On the M1 the framebuffer is a separate device and can be written to directly[0]. Whether that means the GPU-proper can be powered down I don't know.

[0] https://asahilinux.org/2021/08/progress-report-august-2021/#...

Jweb_Guru · on Oct 24, 2022

Interesting, didn't realize that. This explains some of the weirder present queue requirements, I guess (it doesn't really act like a regular queue). So maybe you really can power down the GPU. I still doubt it would be lower power overall, since IME my M1 GPU takes very little power when I'm not using it intensively, but it's at least possible.

smoldesu · on Oct 21, 2022

If ARM had competitive SIMD performance, then we might be seeing an overall reduction in power usage. The base ARM ISA is excruciatingly bad at vectorized computation though, so eventual GPU support seems like a must-have to me.

dougall · on Oct 22, 2022

In my experience the M1 does have competitive SIMD performance?

https://dougallj.wordpress.com/2022/04/01/converting-integer...

https://dougallj.wordpress.com/2022/05/22/faster-crc32-on-th...

https://lemire.me/blog/2020/12/13/arm-macbook-vs-intel-macbo... (I later optimised the slower benchmark in that post: https://github.com/simdjson/simdjson/pull/1708 )

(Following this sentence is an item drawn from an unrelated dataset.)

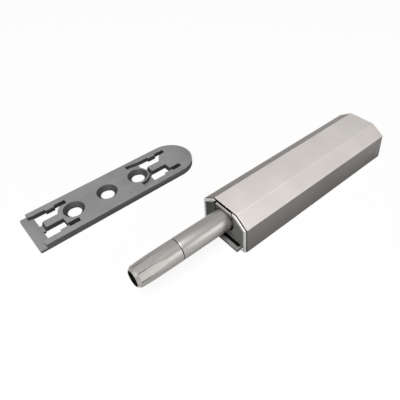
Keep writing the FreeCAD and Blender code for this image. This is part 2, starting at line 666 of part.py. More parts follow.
os.makedirs("parts", exist_ok=True)
for node, make in PIECES.items():
    make().exportStep("parts/%s.step" % node)
for number, (x, y) in enumerate(screw_places(), start=1):
    chassis_screw(x, y).exportStep("parts/chassis_screw_%d.step" % number)
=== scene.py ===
"""Dressed model of a push to open catch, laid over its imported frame.

Metres. The housing lies along Y with its plunger pointing to -Y, and Z is up.
"""
import logging
import math
from dataclasses import dataclass
from enum import Enum
from functools import cache
from typing import Callable

import bmesh
import bpy
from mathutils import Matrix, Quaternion, Vector


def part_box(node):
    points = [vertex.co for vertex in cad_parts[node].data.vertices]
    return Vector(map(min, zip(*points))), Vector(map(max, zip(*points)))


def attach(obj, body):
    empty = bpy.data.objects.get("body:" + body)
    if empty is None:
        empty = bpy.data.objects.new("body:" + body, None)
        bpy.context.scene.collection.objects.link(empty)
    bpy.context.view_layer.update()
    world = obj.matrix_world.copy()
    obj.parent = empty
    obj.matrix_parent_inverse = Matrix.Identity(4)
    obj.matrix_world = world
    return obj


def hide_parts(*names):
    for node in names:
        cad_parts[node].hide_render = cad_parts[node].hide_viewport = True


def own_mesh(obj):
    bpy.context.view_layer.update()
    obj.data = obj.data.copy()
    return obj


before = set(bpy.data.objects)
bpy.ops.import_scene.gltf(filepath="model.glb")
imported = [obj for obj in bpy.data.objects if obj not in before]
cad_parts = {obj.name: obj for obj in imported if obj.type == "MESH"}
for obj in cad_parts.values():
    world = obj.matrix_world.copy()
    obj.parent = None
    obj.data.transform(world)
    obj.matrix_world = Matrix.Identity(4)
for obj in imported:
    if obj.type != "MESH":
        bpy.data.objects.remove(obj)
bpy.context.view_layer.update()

LOG = logging.getLogger("catch")
MM = 0.001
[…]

Obviously the GPU will be better, but at one point I compared the M1 CPU to other ARM GPUs (in laptops at that time) and found it had both better memory bandwidth and compute throughput, which is quite funny.

viraptor · on Oct 21, 2022

That could be true many years ago, but not anymore. GPU is way more efficient at putting many bitmaps in the right place in the output. Even your mouse cursor compositing is hardware accelerated these days because that's faster and more efficient. Doing that on the CPU is wasted power.